First of all can I just say I MADE THE VIDEOS IN THIS BLOGPOST, that is, I chopped them up and edited them and uploaded them to youtube. I am well chuffed with myself and this opens up a whole new world of me making videos and putting stupid music over them and subjecting forcing my friends, family, loved ones and blog viewers to them. So this weekend I went to Bristol. I love Bristol, I love the accent, I love the shops there, I like how people are non threatening, I like the style of clothes people seem to wear there, I like how cheap it is compared to London. I got a huge gaga fringe, leopard print dress and black acrylic nails. I booked a hotel and was all ready to hit the town, except, I wasn't. My boyfriend and I had agreed to go visit our friends to watch Blizzcon 2010. Now I really really promised not to talk about WoW in this blog, as I have a separate WoW blog that I have kind of abandoned. However I will give a brief run down of what this is and how it relates.
I play world of warcraft. Yeah, I'll admit this. It all started out when my partner got addicted in 2006, and I played to socialise with him see him, then I got addicted then I got quite good at it, and now I am guild leader to a 200 player strong guild that had it's second birthday last week. So blizzcon is a convention for all the games that blizzard make, mainly world of warcraft, but also starcraft and diablo to name a few, and they announce awesome things about the game, and show you cool unobtainable things and people ask geeky questions, and they have a costume competition and a dance off. Now unless you were one of the lucky few who managed to buy a ticket this this in California in the 2 mili seconds the tickets were on sale, you had to buy a virtual ticket for £20. Our friend bought one, and we went to his house to crowd round his huge monitor and drink cider from the can and sours straight from the bottle and watch the geekiest thing that there ever was.
We watched the costume competition, which I must advise was one of the funniest things I have ever watched in my life, and then we watched a few player vs player live fights and then we got to the open question and answers forum. This interested me the most because I like to see how the creators of this 11 million world wide player base game, handled questions, as to work for Blizzard as far as I can make out, you must be a geeky boy with no social skills as a prerequisite. There were a few standard questions from people that looked a bit like serial killers, and then this question from a woman, I assume to be in her middle twenties, not overly geeky in her appearance asking the question, of which I have posted in the above video .
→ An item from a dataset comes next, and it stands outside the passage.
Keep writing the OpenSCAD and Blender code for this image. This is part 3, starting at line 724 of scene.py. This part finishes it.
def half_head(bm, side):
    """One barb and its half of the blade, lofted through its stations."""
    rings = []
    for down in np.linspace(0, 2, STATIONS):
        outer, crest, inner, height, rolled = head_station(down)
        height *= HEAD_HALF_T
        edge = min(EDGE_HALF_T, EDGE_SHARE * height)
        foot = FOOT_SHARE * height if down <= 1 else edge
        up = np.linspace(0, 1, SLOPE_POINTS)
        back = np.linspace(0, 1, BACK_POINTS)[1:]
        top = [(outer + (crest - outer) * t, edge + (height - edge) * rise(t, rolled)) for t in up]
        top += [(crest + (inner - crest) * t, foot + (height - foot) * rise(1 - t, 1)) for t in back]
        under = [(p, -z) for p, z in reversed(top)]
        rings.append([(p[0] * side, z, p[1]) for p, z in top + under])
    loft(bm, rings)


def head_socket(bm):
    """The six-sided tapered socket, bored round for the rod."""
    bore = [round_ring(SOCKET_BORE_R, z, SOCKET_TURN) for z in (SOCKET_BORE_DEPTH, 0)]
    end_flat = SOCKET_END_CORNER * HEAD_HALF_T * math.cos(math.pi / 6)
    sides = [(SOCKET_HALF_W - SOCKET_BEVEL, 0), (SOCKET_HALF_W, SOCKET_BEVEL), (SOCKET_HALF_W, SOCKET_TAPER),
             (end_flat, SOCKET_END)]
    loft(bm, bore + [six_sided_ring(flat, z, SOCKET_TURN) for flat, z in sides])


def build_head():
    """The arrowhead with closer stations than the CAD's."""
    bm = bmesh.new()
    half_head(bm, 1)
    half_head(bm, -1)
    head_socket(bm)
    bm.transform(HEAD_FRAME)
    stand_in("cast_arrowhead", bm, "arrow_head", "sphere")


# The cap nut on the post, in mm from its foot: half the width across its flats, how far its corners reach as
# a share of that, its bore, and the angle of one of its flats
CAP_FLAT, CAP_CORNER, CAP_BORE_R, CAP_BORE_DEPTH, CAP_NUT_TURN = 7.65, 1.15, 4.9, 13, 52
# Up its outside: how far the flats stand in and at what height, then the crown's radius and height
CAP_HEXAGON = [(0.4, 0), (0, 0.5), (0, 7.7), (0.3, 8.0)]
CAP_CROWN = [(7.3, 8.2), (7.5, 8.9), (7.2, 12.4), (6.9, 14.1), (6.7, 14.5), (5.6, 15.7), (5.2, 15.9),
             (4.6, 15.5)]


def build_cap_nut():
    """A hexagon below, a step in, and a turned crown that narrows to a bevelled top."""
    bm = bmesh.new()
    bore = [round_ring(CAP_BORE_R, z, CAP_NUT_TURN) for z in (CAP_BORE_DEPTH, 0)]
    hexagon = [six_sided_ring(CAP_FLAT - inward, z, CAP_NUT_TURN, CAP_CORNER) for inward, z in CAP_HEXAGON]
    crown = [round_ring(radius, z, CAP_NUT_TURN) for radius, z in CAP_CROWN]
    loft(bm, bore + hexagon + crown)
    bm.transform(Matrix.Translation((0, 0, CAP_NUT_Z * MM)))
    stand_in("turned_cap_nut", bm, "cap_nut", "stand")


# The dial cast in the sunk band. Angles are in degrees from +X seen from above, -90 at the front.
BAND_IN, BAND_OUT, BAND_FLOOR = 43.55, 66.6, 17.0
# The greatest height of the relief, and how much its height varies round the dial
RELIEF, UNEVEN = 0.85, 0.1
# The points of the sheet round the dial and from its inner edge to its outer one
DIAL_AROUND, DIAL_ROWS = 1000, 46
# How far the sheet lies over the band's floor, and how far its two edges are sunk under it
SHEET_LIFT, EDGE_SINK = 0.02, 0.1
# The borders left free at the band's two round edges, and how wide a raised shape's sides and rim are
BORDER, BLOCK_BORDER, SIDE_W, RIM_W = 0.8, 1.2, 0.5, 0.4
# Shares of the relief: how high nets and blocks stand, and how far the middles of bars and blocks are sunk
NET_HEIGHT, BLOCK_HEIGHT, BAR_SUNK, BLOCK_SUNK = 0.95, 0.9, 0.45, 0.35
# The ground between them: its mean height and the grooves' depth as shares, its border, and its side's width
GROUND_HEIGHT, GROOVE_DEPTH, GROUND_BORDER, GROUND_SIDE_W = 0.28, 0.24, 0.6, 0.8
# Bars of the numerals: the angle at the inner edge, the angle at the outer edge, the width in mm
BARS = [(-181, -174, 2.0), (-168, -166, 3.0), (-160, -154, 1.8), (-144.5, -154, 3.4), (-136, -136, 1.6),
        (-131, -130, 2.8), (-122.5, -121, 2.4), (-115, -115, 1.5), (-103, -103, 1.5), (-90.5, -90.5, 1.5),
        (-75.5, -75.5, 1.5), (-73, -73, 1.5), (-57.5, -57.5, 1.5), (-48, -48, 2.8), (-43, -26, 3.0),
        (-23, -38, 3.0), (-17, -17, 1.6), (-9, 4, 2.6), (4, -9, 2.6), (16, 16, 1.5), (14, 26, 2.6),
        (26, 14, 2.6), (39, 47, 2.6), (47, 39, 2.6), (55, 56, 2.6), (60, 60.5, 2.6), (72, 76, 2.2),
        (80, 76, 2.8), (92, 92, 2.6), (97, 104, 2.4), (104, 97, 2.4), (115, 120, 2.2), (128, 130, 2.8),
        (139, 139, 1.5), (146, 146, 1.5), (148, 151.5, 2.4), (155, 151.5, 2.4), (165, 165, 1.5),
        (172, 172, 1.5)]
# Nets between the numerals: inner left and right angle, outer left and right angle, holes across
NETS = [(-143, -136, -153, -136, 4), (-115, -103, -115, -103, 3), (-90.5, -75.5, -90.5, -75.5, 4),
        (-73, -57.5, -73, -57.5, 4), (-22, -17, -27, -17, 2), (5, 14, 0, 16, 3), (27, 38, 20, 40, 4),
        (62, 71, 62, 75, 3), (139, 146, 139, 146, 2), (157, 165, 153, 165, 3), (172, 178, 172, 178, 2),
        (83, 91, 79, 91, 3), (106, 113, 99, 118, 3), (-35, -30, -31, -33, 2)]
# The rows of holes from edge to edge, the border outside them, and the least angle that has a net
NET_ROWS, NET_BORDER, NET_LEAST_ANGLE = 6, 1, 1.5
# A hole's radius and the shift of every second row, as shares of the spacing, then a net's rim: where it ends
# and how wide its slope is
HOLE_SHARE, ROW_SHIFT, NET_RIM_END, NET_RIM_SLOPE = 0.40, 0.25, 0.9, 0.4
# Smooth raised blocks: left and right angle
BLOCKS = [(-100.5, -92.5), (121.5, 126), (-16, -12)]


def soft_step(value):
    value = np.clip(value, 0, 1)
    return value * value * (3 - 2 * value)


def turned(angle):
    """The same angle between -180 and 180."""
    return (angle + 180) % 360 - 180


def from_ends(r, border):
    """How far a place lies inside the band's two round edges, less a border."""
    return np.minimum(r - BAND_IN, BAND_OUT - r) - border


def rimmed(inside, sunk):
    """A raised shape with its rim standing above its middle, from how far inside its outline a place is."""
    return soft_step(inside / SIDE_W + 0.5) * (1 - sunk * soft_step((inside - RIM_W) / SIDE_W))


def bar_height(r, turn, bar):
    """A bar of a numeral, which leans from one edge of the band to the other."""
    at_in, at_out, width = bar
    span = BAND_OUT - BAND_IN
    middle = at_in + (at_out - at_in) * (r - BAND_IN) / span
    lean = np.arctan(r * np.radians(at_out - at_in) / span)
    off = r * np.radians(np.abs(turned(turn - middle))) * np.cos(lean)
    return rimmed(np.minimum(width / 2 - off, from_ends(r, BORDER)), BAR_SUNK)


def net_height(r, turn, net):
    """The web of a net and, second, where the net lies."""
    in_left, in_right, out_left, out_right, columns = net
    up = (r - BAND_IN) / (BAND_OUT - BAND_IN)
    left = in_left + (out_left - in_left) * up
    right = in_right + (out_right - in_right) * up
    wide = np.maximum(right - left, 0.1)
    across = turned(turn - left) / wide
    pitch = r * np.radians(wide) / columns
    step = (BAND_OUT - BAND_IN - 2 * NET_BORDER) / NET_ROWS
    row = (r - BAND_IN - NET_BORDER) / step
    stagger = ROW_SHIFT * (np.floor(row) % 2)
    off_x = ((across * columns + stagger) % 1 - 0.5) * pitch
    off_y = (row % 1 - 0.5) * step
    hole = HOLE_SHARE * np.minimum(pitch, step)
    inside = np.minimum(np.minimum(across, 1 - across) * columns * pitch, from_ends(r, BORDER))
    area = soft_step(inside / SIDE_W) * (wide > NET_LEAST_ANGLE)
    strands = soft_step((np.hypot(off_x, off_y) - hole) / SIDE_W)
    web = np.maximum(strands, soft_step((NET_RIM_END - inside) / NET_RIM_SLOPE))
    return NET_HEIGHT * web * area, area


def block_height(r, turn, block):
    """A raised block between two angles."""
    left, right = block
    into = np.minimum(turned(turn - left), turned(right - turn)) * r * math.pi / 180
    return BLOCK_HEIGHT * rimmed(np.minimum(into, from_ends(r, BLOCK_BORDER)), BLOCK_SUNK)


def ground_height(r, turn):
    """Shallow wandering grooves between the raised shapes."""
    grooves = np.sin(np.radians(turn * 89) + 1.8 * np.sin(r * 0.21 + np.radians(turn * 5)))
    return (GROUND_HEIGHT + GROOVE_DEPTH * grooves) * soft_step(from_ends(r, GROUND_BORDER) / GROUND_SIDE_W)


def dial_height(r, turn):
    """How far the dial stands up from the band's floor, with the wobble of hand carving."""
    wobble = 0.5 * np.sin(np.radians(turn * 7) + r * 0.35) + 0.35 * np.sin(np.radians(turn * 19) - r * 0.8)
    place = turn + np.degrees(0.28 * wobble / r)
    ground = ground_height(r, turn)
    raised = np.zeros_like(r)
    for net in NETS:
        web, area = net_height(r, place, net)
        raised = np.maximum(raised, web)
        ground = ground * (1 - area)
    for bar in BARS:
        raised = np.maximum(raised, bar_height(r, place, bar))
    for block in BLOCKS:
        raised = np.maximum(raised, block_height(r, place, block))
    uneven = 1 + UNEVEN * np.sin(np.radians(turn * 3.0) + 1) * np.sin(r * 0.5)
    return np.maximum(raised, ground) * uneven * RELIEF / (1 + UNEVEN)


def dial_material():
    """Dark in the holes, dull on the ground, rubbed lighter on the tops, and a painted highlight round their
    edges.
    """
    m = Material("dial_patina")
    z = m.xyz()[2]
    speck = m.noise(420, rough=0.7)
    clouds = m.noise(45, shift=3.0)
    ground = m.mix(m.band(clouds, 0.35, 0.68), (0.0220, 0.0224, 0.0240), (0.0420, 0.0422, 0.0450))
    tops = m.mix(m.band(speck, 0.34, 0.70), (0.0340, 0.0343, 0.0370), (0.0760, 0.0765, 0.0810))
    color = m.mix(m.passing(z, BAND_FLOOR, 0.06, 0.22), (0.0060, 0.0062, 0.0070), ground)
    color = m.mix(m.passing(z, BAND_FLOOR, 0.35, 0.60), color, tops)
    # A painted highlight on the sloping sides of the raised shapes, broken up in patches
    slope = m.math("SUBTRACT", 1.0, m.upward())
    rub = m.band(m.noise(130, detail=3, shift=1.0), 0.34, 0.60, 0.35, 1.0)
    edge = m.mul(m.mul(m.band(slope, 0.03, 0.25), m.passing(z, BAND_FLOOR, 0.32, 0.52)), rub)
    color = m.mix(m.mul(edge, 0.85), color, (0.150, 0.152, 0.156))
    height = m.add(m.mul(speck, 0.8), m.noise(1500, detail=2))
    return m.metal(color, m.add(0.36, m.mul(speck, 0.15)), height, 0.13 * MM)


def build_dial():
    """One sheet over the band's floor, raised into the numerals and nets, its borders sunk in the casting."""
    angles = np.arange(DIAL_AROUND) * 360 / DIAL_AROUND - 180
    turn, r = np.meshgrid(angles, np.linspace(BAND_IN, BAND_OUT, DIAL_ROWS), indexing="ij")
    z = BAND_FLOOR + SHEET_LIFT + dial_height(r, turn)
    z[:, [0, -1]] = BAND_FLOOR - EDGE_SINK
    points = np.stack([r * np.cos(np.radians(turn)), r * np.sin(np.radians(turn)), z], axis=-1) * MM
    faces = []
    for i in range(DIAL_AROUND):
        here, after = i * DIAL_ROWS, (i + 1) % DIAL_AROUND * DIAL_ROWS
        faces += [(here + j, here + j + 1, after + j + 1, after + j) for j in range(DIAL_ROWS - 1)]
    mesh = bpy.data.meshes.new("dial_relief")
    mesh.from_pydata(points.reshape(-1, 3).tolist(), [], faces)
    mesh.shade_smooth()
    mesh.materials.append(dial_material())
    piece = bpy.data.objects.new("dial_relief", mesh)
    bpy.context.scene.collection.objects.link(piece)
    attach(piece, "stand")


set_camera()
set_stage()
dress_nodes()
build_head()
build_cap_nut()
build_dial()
"hi there, i love what you guys have done with world of warcraft, i love the fact that you have a lot of very strong female characters, however, i was wondering if we could have some that don't look like they've stepped out of a Victoria's secret catalogue." <girls in audience whooping> <followed by male booing>
"What do you mean? which catalogue would you want them to step out of? could you see slyvanas looking any other way? we feel ya, and we want to vary our female characters, absolutely, yeah so, we'll pick different catalogues" <laughter from panel>
Well, I nearly spat my cider out and had to smoke an emergency fem rage fag. I have made another post on how the "strong female leads" are not actually that strong and massively flawed, in this post here. Beware, it is really warcraft orientated, but to surmise, it basically points out that the female leads have all been lead astray by men who turned out to be massive taking over the world mentals, or have had to become grossly mutilated to be taken seriously. World of Warcraft is a fantasy world, I get this, and I don't expect that people want to see ~real women~ or real people for that matter portrayed in a realistic manner, but it would be nice to see strong female characters not in scantily clad outfits! It isn't just world of warcraft, over the years there have been many scantily clad virtual women in games, Lara Croft the "big titted bitch" as Simon Pegg fondly called her in spaced is the first the comes to mind. But as it is widely documented, the gaming world isn't so male dominated anymore.
The fact that the panel had nothing to say, other than to take the blatant piss out of the girl, was humiliating and offensive. All she could do was smile and shrug it off. I believe that further in the convention, it was mentioned how there were hardly any women involved in the cinematic and animation process either. I cannot remember seeing a female on any of the panels that I watched, absolutely no female representation at all, from this frankly MASSIVE organisation. I felt for the first time in a long time, very singled out in a room full of men, who simply just could not understand how misrepresented I felt and why I felt that, that woman had been so unfairly treated.
What made it worse was immediately after this question, another female member of the audience asked a question about when a particular class was going to have a female format, and she finished this off by suggesting "you could make the moonkin more curvier with boobs, i'm just saying" which was met with huge applause. In my opinion Blizzard have just shown and re enforced how male centric their gaming world is and how unimportant a female opinion, and how females are portrayed unless looking like a Victoria secrets model are to them. Good Job Blizzard, I can only guess you are trying to recreate the unobtainable women you were unable to date in your youth or in some cases even now.